§ **PROVIDED DATA**
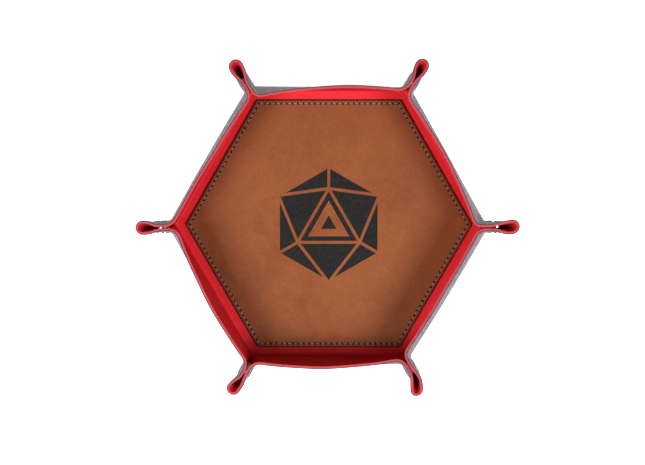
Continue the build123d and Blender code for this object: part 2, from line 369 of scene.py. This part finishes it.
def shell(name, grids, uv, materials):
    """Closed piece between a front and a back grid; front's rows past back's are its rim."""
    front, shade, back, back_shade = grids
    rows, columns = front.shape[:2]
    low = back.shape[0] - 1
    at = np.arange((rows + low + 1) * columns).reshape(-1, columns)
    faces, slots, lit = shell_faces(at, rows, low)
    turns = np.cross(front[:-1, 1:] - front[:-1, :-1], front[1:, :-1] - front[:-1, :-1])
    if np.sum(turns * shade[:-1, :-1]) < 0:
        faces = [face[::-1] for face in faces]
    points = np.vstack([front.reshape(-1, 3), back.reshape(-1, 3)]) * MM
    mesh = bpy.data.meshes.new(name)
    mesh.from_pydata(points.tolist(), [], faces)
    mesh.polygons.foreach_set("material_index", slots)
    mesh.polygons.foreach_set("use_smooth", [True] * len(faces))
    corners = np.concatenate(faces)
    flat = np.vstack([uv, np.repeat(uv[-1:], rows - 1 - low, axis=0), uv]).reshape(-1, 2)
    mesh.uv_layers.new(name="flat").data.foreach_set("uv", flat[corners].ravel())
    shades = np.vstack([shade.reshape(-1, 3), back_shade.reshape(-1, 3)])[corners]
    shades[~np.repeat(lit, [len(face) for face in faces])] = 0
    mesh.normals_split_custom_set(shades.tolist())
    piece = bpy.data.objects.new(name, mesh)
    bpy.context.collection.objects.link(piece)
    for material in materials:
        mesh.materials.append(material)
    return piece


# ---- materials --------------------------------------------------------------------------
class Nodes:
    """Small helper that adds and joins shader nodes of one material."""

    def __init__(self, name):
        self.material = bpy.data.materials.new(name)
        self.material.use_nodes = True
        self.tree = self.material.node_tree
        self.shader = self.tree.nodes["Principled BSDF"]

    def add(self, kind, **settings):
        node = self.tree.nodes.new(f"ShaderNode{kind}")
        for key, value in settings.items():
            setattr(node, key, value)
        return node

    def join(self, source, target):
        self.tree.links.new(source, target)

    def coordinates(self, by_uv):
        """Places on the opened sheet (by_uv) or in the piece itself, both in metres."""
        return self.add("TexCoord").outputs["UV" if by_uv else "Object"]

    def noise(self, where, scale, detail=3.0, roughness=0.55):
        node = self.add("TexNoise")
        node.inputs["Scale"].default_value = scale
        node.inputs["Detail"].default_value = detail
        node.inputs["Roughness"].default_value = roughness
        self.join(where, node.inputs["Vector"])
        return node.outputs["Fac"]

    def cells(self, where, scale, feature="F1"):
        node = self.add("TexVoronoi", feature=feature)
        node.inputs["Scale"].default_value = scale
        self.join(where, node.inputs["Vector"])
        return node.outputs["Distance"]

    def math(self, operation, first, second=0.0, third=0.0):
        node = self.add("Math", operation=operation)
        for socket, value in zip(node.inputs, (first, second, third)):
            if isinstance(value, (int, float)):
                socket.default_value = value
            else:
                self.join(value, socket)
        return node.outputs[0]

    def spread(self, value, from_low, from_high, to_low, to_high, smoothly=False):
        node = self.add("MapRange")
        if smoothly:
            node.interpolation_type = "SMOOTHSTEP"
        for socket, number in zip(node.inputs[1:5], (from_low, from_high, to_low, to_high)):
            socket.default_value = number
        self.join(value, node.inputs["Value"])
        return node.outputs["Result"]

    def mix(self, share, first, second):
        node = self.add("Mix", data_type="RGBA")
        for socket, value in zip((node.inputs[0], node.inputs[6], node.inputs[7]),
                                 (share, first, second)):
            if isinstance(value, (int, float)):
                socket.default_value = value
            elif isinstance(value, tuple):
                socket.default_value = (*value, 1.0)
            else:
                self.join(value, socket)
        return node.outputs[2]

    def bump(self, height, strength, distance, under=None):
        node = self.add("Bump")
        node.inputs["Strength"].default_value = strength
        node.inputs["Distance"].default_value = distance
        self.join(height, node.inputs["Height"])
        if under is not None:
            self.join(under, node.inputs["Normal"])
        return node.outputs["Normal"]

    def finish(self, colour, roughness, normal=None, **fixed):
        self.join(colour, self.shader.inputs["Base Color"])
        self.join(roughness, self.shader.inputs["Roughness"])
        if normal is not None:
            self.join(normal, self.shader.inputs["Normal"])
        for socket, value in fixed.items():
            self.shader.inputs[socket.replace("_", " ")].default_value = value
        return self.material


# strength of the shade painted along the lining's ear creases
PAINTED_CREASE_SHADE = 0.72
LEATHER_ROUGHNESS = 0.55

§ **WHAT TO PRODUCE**
Output all of the data again. Match it exactly.

§ **WRITTEN RESPONSE**
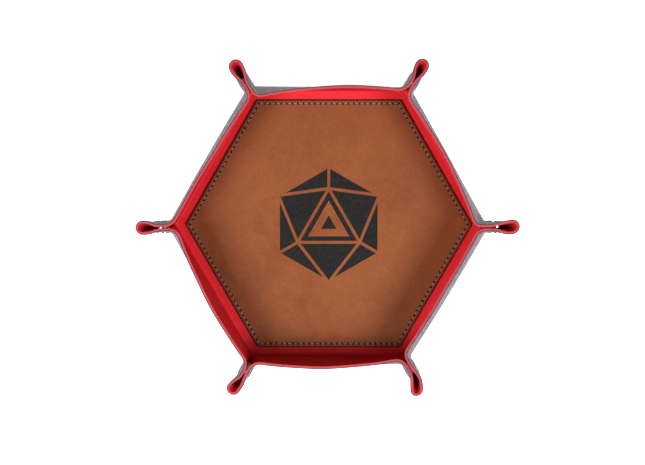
Continue the build123d and Blender code for this object: part 2, from line 369 of scene.py. This part finishes it.
def shell(name, grids, uv, materials):
    """Closed piece between a front and a back grid; front's rows past back's are its rim."""
    front, shade, back, back_shade = grids
    rows, columns = front.shape[:2]
    low = back.shape[0] - 1
    at = np.arange((rows + low + 1) * columns).reshape(-1, columns)
    faces, slots, lit = shell_faces(at, rows, low)
    turns = np.cross(front[:-1, 1:] - front[:-1, :-1], front[1:, :-1] - front[:-1, :-1])
    if np.sum(turns * shade[:-1, :-1]) < 0:
        faces = [face[::-1] for face in faces]
    points = np.vstack([front.reshape(-1, 3), back.reshape(-1, 3)]) * MM
    mesh = bpy.data.meshes.new(name)
    mesh.from_pydata(points.tolist(), [], faces)
    mesh.polygons.foreach_set("material_index", slots)
    mesh.polygons.foreach_set("use_smooth", [True] * len(faces))
    corners = np.concatenate(faces)
    flat = np.vstack([uv, np.repeat(uv[-1:], rows - 1 - low, axis=0), uv]).reshape(-1, 2)
    mesh.uv_layers.new(name="flat").data.foreach_set("uv", flat[corners].ravel())
    shades = np.vstack([shade.reshape(-1, 3), back_shade.reshape(-1, 3)])[corners]
    shades[~np.repeat(lit, [len(face) for face in faces])] = 0
    mesh.normals_split_custom_set(shades.tolist())
    piece = bpy.data.objects.new(name, mesh)
    bpy.context.collection.objects.link(piece)
    for material in materials:
        mesh.materials.append(material)
    return piece


# ---- materials --------------------------------------------------------------------------
class Nodes:
    """Small helper that adds and joins shader nodes of one material."""

    def __init__(self, name):
        self.material = bpy.data.materials.new(name)
        self.material.use_nodes = True
        self.tree = self.material.node_tree
        self.shader = self.tree.nodes["Principled BSDF"]

    def add(self, kind, **settings):
        node = self.tree.nodes.new(f"ShaderNode{kind}")
        for key, value in settings.items():
            setattr(node, key, value)
        return node

    def join(self, source, target):
        self.tree.links.new(source, target)

    def coordinates(self, by_uv):
        """Places on the opened sheet (by_uv) or in the piece itself, both in metres."""
        return self.add("TexCoord").outputs["UV" if by_uv else "Object"]

    def noise(self, where, scale, detail=3.0, roughness=0.55):
        node = self.add("TexNoise")
        node.inputs["Scale"].default_value = scale
        node.inputs["Detail"].default_value = detail
        node.inputs["Roughness"].default_value = roughness
        self.join(where, node.inputs["Vector"])
        return node.outputs["Fac"]

    def cells(self, where, scale, feature="F1"):
        node = self.add("TexVoronoi", feature=feature)
        node.inputs["Scale"].default_value = scale
        self.join(where, node.inputs["Vector"])
        return node.outputs["Distance"]

    def math(self, operation, first, second=0.0, third=0.0):
        node = self.add("Math", operation=operation)
        for socket, value in zip(node.inputs, (first, second, third)):
            if isinstance(value, (int, float)):
                socket.default_value = value
            else:
                self.join(value, socket)
        return node.outputs[0]

    def spread(self, value, from_low, from_high, to_low, to_high, smoothly=False):
        node = self.add("MapRange")
        if smoothly:
            node.interpolation_type = "SMOOTHSTEP"
        for socket, number in zip(node.inputs[1:5], (from_low, from_high, to_low, to_high)):
            socket.default_value = number
        self.join(value, node.inputs["Value"])
        return node.outputs["Result"]

    def mix(self, share, first, second):
        node = self.add("Mix", data_type="RGBA")
        for socket, value in zip((node.inputs[0], node.inputs[6], node.inputs[7]),
                                 (share, first, second)):
            if isinstance(value, (int, float)):
                socket.default_value = value
            elif isinstance(value, tuple):
                socket.default_value = (*value, 1.0)
            else:
                self.join(value, socket)
        return node.outputs[2]

    def bump(self, height, strength, distance, under=None):
        node = self.add("Bump")
        node.inputs["Strength"].default_value = strength
        node.inputs["Distance"].default_value = distance
        self.join(height, node.inputs["Height"])
        if under is not None:
            self.join(under, node.inputs["Normal"])
        return node.outputs["Normal"]

    def finish(self, colour, roughness, normal=None, **fixed):
        self.join(colour, self.shader.inputs["Base Color"])
        self.join(roughness, self.shader.inputs["Roughness"])
        if normal is not None:
            self.join(normal, self.shader.inputs["Normal"])
        for socket, value in fixed.items():
            self.shader.inputs[socket.replace("_", " ")].default_value = value
        return self.material


# strength of the shade painted along the lining's ear creases
PAINTED_CREASE_SHADE = 0.72
LEATHER_ROUGHNESS = 0.55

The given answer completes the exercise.